Go through the material below and copy each line where the word "object" appears.

_TASK MATERIAL_
=-=-=-=-=

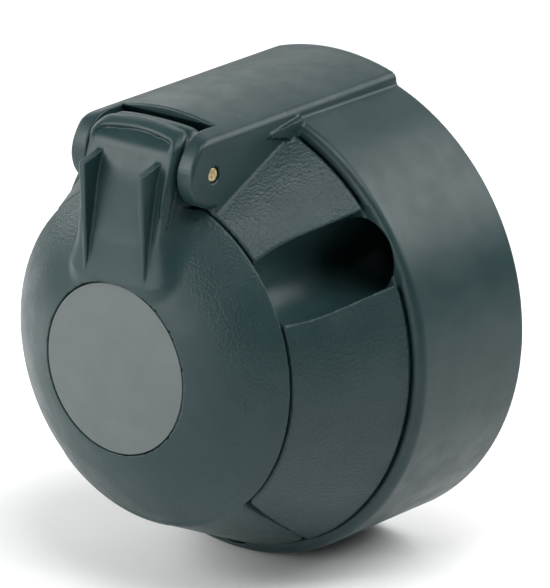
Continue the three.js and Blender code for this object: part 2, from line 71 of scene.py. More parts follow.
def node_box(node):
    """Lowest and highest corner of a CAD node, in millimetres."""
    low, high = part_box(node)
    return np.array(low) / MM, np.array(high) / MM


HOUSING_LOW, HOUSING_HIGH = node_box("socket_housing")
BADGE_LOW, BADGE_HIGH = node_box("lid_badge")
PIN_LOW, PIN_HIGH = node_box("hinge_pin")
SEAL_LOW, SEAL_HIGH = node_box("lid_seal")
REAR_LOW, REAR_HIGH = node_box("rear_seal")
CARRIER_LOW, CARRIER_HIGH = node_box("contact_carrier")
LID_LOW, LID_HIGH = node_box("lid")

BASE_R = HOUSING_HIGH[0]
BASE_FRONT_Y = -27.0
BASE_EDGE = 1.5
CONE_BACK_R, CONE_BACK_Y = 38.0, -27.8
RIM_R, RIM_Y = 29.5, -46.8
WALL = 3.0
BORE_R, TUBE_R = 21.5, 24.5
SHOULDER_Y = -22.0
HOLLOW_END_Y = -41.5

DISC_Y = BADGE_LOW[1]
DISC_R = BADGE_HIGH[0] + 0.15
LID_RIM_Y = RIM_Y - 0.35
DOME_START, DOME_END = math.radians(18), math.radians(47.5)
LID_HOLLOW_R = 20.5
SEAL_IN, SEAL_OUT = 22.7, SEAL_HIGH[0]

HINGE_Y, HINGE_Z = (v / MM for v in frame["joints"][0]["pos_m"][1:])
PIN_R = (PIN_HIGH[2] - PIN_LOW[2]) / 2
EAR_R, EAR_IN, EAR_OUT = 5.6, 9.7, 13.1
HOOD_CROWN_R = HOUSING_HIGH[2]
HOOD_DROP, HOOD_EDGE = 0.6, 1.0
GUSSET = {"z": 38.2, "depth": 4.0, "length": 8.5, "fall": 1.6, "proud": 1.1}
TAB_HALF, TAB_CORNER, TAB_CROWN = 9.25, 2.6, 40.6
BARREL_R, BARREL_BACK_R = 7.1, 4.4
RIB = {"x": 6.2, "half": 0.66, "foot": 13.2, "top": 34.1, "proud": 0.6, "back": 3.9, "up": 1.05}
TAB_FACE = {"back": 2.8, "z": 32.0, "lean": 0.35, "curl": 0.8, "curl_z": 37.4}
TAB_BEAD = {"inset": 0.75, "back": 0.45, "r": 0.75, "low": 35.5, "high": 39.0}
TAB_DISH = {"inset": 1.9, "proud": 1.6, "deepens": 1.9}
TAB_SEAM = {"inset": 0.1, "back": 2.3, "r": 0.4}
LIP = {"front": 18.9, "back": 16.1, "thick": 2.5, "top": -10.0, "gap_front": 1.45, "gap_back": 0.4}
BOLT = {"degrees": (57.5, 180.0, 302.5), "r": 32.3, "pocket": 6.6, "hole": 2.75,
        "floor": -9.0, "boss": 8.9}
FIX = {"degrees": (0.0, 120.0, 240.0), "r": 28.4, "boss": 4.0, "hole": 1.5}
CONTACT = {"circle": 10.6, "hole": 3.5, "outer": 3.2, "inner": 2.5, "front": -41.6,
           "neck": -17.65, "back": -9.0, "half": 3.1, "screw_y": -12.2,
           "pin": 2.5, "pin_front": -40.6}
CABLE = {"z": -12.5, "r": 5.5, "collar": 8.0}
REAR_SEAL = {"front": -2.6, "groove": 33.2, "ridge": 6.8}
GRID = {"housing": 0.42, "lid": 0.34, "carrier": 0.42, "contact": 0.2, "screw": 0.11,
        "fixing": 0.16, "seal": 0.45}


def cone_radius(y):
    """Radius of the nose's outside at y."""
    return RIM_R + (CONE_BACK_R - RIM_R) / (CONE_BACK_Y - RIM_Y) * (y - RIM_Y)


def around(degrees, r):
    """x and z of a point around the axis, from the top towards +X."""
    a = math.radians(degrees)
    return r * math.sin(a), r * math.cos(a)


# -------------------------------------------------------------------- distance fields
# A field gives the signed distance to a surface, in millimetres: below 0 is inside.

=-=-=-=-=

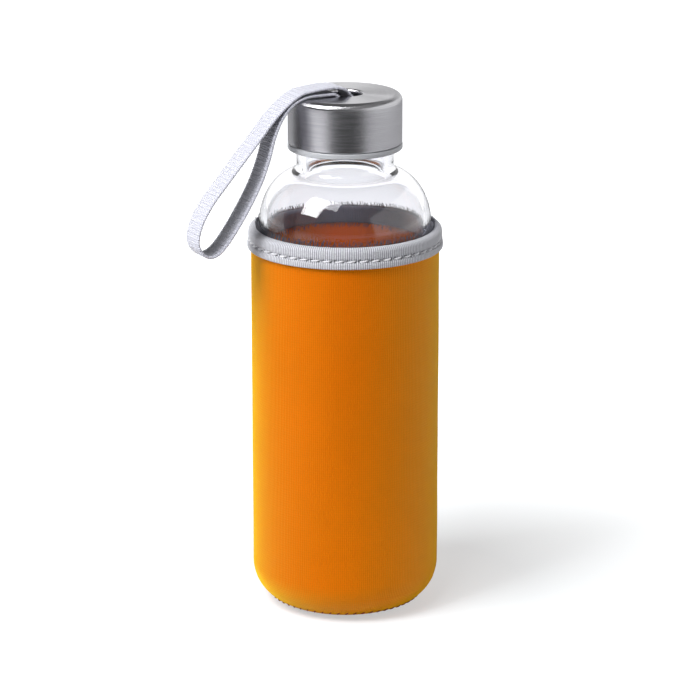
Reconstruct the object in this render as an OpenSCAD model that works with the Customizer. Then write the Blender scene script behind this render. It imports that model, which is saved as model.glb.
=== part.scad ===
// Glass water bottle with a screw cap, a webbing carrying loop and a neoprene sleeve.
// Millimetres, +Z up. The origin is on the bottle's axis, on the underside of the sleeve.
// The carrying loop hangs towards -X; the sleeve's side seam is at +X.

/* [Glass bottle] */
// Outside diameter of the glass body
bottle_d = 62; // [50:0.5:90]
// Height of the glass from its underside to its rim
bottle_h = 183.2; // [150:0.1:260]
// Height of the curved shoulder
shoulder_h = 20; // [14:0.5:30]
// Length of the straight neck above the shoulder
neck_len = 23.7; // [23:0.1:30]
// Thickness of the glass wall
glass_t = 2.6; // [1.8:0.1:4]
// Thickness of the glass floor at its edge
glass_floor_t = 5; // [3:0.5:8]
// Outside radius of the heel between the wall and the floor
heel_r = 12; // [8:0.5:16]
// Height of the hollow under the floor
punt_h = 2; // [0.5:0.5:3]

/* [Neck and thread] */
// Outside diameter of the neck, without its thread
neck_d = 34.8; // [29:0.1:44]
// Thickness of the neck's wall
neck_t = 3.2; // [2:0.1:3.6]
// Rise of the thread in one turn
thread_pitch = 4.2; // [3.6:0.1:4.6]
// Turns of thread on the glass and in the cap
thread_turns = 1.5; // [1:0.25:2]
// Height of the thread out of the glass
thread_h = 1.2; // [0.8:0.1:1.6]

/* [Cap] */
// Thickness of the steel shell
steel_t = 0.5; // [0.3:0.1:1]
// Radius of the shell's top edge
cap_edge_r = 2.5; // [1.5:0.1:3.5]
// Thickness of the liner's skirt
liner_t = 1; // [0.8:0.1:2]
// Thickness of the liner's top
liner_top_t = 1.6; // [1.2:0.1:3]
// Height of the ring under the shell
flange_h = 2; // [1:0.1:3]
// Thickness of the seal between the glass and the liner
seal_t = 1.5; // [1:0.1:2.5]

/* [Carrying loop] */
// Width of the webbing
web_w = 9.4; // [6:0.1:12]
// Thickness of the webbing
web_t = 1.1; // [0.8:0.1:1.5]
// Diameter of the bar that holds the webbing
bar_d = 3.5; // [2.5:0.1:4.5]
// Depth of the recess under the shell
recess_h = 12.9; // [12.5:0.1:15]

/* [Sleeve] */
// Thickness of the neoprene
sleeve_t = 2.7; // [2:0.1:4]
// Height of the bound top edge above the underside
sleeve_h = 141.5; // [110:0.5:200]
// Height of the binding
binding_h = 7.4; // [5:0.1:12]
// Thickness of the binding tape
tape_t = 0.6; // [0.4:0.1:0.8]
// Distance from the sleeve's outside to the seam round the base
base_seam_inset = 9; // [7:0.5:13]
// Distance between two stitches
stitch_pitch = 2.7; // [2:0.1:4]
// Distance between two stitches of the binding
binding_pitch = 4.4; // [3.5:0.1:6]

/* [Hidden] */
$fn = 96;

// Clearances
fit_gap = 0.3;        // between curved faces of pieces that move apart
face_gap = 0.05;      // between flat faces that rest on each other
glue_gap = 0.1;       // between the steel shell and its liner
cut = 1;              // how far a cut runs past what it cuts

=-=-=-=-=

_EXERCISE RESULT_
Continue the three.js and Blender code for this object: part 2, from line 71 of scene.py. More parts follow.
Reconstruct the object in this render as an OpenSCAD model that works with the Customizer. Then write the Blender scene script behind this render. It imports that model, which is saved as model.glb.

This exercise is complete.